Retail has always been measured in hard outcomes: sales, footfall, basket size, frequency and margin.
So, when people talk about “entertainment” in retail, it can sound like a distraction. A nice-to-have. Something for the brand team to worry about while the commercial team gets on with the real work.
But that misses something important: great retail has always had a sense of theatre.
Sam Walton built Walmart on low prices, operational discipline and relentless customer focus, but he also understood the power of making a store feel like an event. In the early days of Walmart, openings were occasions, with offers, energy, spectacle and family appeal. There were even donkey rides for children. Retail was not simply about putting goods on shelves. It was about creating moments people would remember.
That wisdom has been pushed into the background. Retail has become faster, smarter and more convenient, but in the pursuit of frictionless shopping, some retailers have forgotten the power of memorable shopping.
As online retail grows, physical stores have to give people a stronger reason to visit, linger and return. The store cannot just be a distribution point. It has to earn the journey.
What has changed is the stage. Showmanship used to live mainly in the store, the founder, the staff and the windows. Now it also has to live in communications, content, social, partnerships and earned media.“
That is where entertainment becomes a serious commercial lever. Not as a gimmick, and not as a substitute for a strong proposition, but as a way of making a real retail advantage more visible, more memorable and more valuable.
Waitrose: Bringing Food Love to Life
Waitrose, the UK premium grocer, recently reported sales growth of 7% to £8.5bn, delivering a tenth consecutive quarter of customer growth. It attracted 5% more shoppers than two years ago, increased volumes by 3% and recorded its highest Net Promoter Score. Waitrose credited its “The home of food lovers” strategy as a key driver.
The point is simple: Waitrose is not just a place to buy food. It is a home for people who care about food.
Most grocery retailers can talk about quality, freshness and convenience. Those are category norms. “The home of food lovers” connects the commercial offer to a human truth: food is not just fuel. It is pleasure, care, conversation, identity and joy.
That shift changes the question. Traditional retail communications start with: “What do we need to say?” An entertainment lens starts with: “Why would anyone choose to spend time with this?” It is a much harder question, but a much better one.
The answer lives across the whole customer experience. The refurbished Waitrose Newbury store, its first “The home of food lovers” concept store, includes a five-metre Cheese Island, expanded fishmonger and butcher counters, dry-aged beef, a Food Lovers Hub for seasonal recipes and wine pairings, and a Fine & Rare wine section.
That is not just operational improvement. It is theatre with a commercial purpose. It turns product discovery into part of the experience and makes the store feel less like a place to complete a shop and more like a place to explore.

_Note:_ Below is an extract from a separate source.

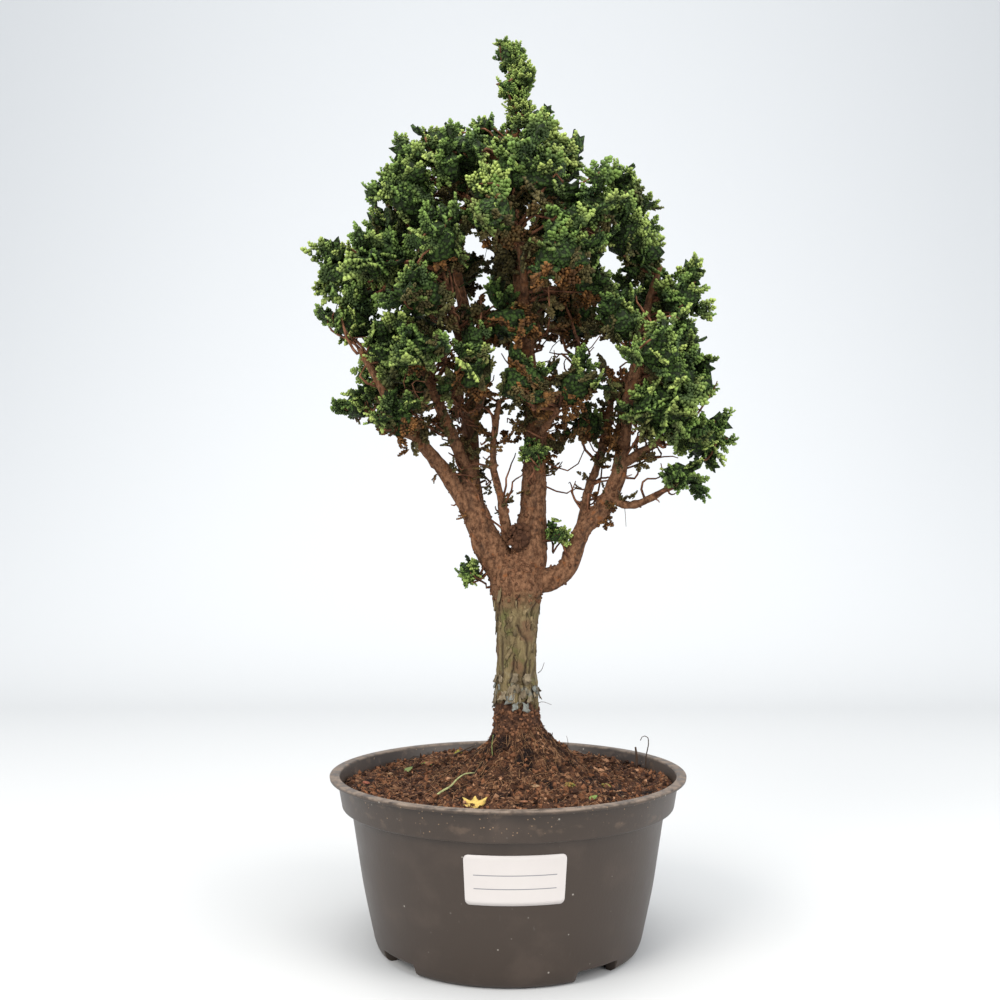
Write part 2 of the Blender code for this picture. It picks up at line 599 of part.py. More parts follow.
def twig_path(root, tip, wood_tree, attempt):
    """A twig's run from just clear of the bark to its tip, sagging a little on the way."""
    draw = np.random.default_rng((SPRAY_SEED, attempt))
    span = np.linalg.norm(tip - root)
    middle = (root + tip) / 2 - np.array([0.0, 0.0, TWIG_SAG * span])
    middle = middle + draw.uniform(-TWIG_BEND, TWIG_BEND, 3) * span * min(attempt, 2)
    for outer, inner in ((tip, middle), (middle, root)):
        aim = Vector(inner - outer)
        hit, _, _, _ = wood_tree.ray_cast(Vector(outer), aim.normalized(), aim.length + RAY_SPARE)
        if hit is not None:
            start = np.array(hit) - np.array(aim.normalized()) * TWIG_GAP
            if outer is tip:
                return [start, (start + tip) / 2, tip]
            return [start, (start + middle) / 2, middle, tip]
    return None


def place_heads(taken):
    """The middle, direction and radius of each spray's head, moved out along its twig until it is clear."""
    places = limb_points()
    heads = []
    roots = []
    for spray, numbers in enumerate(SPRAYS):
        point = np.array(numbers[:3]) * MM
        nearest = spray_roots(point, places)
        direction = (point - nearest[0]) / np.linalg.norm(point - nearest[0])
        for attempt in range(HEAD_TRIES):
            middle = point + direction * HEAD_STEP * min(attempt, HEAD_STEPS)
            radius = numbers[3] * MM * HEAD_SHARE * (1.0 - HEAD_SHRINK * attempt)
            if not touches(head_solid(spray, middle, direction, radius + BLADE_CLEARANCE), spray, taken):
                break
        else:
            raise RuntimeError(f"spray {spray + 1} has no clear place for its head")
        taken.append(claim(head_solid(spray, middle, direction, radius), spray))
        heads.append((middle, direction, radius))
        roots.append(nearest)
    return heads, roots


def swell_heads(heads, taken):
    """Let every head swell in small steps, for as long as it stays clear of its neighbours."""
    for _ in range(HEAD_SWELLS):
        for spray, (middle, direction, radius) in enumerate(heads):
            wider = radius * HEAD_SWELL
            if touches(head_solid(spray, middle, direction, wider + BLADE_CLEARANCE), spray, taken):
                continue
            heads[spray] = (middle, direction, wider)
            taken[1 + spray] = claim(head_solid(spray, middle, direction, wider), spray)


def build_twig(spray, head, nearest, wood_tree, taken):
    """The twig from just clear of the bark to the middle of its head, moved until it crosses nothing."""
    for attempt in range(TWIG_TRIES):
        path = twig_path(nearest[attempt * ROOT_STRIDE], head[0], wood_tree, attempt)
        if path is None:
            continue
        radii = np.linspace(TWIG_ROOT_RADIUS, TWIG_TIP_RADIUS, len(path))
        radii[0] = 0.6 * TWIG_ROOT_RADIUS
        shape = tube(path, radii, TWIG_SIDES)
        if not touches(shape, spray, taken):
            return shape
    raise RuntimeError(f"spray {spray + 1} has no clear way for its twig")


def build_sprays(wood):
    """The leafy sprays: on each twig a head, and round it cupped fans that keep clear of other pieces."""
    wood_points = np.array([v.co for v in wood.data.vertices])
    wood_faces = [tuple(p.vertices) for p in wood.data.polygons]
    wood_tree = BVHTree.FromPolygons([Vector(p) for p in wood_points], wood_faces)
    taken = [claim((wood_points, wood_faces), -1)]
    heads, roots = place_heads(taken)
    twigs = []
    for spray, head in enumerate(heads):
        twigs.append(build_twig(spray, head, roots[spray], wood_tree, taken))
        taken.append(claim(twigs[-1], spray))
    swell_heads(heads, taken)
    solids = [[head_solid(spray, *head), twigs[spray]] for spray, head in enumerate(heads)]
    stout_thickness = BLADE_THICKNESS + 2 * BLADE_CLEARANCE
    for number in range(SPRAY_FANS):
        for spray, head in enumerate(heads):
            for attempt in range(FAN_TRIES):
                root, along, normal, length, cup = fan_frame(spray, number, attempt, head)
                stout = fan_solid(root, along, normal, length + BLADE_CLEARANCE, cup, stout_thickness)
                if touches(stout, spray, taken):
                    continue
                fan = fan_solid(root, along, normal, length, cup, BLADE_THICKNESS)
                solids[spray].append(fan)
                taken.append(claim(fan, spray))
                break
    for spray, pieces in enumerate(solids):
        mesh = fused(f"spray_{spray + 1:02d}", pieces)
        dress(mesh.name, mesh, "leaf", LEAF_COLOUR, 0.7, LEAF_CREASE)


def main():
    """Build every piece, then bring the middle of their common box over the origin."""
    for old in list(bpy.data.objects):
        bpy.data.objects.remove(old)
    build_pot()
    build_label()
    build_soil()
    wood = build_wood()
    build_sprays(wood)
    pieces = list(bpy.context.scene.objects)
    corners = np.array([v.co for piece in pieces for v in piece.data.vertices])
    middle = (corners.min(axis=0) + corners.max(axis=0)) / 2
    carrier = bpy.data.objects.new("plant", None)
    bpy.context.scene.collection.objects.link(carrier)
    carrier.location = (-middle[0], -middle[1], 0.0)
    for piece in pieces:
        piece.parent = carrier


main()
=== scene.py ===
import math

import bpy
import numpy as np
from mathutils.bvhtree import BVHTree
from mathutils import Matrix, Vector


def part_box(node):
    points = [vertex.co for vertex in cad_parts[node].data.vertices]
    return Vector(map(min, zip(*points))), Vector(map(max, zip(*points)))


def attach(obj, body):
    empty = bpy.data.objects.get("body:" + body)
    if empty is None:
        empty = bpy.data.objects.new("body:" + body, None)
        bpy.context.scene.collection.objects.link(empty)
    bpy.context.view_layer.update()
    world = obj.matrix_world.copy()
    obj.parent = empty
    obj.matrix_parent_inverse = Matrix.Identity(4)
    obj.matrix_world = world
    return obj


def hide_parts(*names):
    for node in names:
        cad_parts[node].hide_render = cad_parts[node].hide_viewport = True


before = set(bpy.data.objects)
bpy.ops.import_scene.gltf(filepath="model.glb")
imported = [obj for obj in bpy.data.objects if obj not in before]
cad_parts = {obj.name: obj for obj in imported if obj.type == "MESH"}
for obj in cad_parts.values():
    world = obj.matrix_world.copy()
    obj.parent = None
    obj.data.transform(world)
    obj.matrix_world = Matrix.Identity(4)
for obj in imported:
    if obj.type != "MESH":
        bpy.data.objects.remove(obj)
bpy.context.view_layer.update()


# The studio. A pale floor sweeps up into a pale wall behind the plant, big soft lights stand to the
# left, to the right and overhead, and the camera looks very slightly upward from just above the rim.
MM = 0.001
pot_low, pot_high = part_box("pot")
AXIS_X = (pot_low[0] + pot_high[0]) / 2
CAMERA_BACK = 645.7 * MM
CAMERA_HEIGHT = 219.4 * MM
CAMERA_ASIDE = -4.5 * MM
CAMERA_TILT = math.radians(92.10)
CAMERA_LENS = 41.58
SWEEP_HALF_WIDTH = 4.0
SWEEP_FRONT = -2.5
SWEEP_BACK = 0.9
SWEEP_BEND = 2.2
SWEEP_HEIGHT = 4.5


def put_mesh(name, points, faces, material, smooth=True):
    """Put an array of points and an array of triangles in one object at the origin."""
    mesh = bpy.data.meshes.new(name)
    mesh.vertices.add(len(points))
    mesh.vertices.foreach_set("co", np.asarray(points, np.float32).ravel())
    mesh.loops.add(faces.size)
    mesh.loops.foreach_set("vertex_index", faces.astype(np.int32).ravel())
    mesh.polygons.add(len(faces))
    mesh.polygons.foreach_set("loop_start", np.arange(0, faces.size, 3, dtype=np.int32))
    mesh.polygons.foreach_set("use_smooth", np.full(len(faces), smooth))
    mesh.update(calc_edges=True)
    mesh.validate()
    mesh.materials.append(material)
    piece = bpy.data.objects.new(name, mesh)
    bpy.context.scene.collection.objects.link(piece)
    return piece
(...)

The communications apply the same logic. The Christmas campaign, The Perfect Gift, starring Keira Knightley, borrowed from romantic comedy rather than standard festive retail advertising. The Gastronaut campaign used sci-fi storytelling to dramatise the brand’s belief that food is more than fuel. Even the Better Chicken Commitment work used entertainment to make a serious ethics and welfare message more distinctive and memorable.
And then there is Dish, Waitrose’s podcast with Nick Grimshaw and Michelin-starred chef Angela Hartnett. It does not behave like a branded podcast. It behaves like a proper entertainment format: guests sit down for dinner, Angela cooks, Nick hosts, and Waitrose earns a role in the conversation rather than forcing itself into it.
Dish has been downloaded more than 500,000 times a month, with listeners averaging 97% of each episode. It has also generated more than 60 million organic video views across social, featured guests include Dua Lipa, Dave Grohl, Gordon Ramsay and Florence Pugh, and even became a live show at the Royal Opera House. Those are not vanity numbers. They are evidence that people are choosing to spend time with the brand’s world.
The point is not that every retailer needs a celebrity, a podcast, a long-form film or a glossy production. That would be exactly the wrong lesson.
The practical starting point is not format. It is role.
A retailer should not begin by asking whether it needs a film, a podcast, a social series or an in-store experience. It should start by asking what kind of entertainment it has the right to create.
For Waitrose, the answer comes directly from “The home of food lovers.” Its entertainment should feel like food lovers talking to food lovers: appetite-led, expert, warm, obsessive and theatrical. It should feel like it belongs in the world of food, not just the world of supermarket retail.
As retail becomes more automated, personalised and frictionless, the customer journey will become more efficient, more responsive and more commercially effective. But a smoother journey is not the same as a more memorable brand.
“The home of food lovers” gives Waitrose a world to build across stores, communications and customer experience, not just a message to repeat. The Newbury store brings it to life physically. The communications bring it to life culturally. Together, they make the proposition easier to notice, easier to remember and easier to feel.
In modern retail, showmanship is not a distraction from growth. Done properly, it is one of the ways growth is created.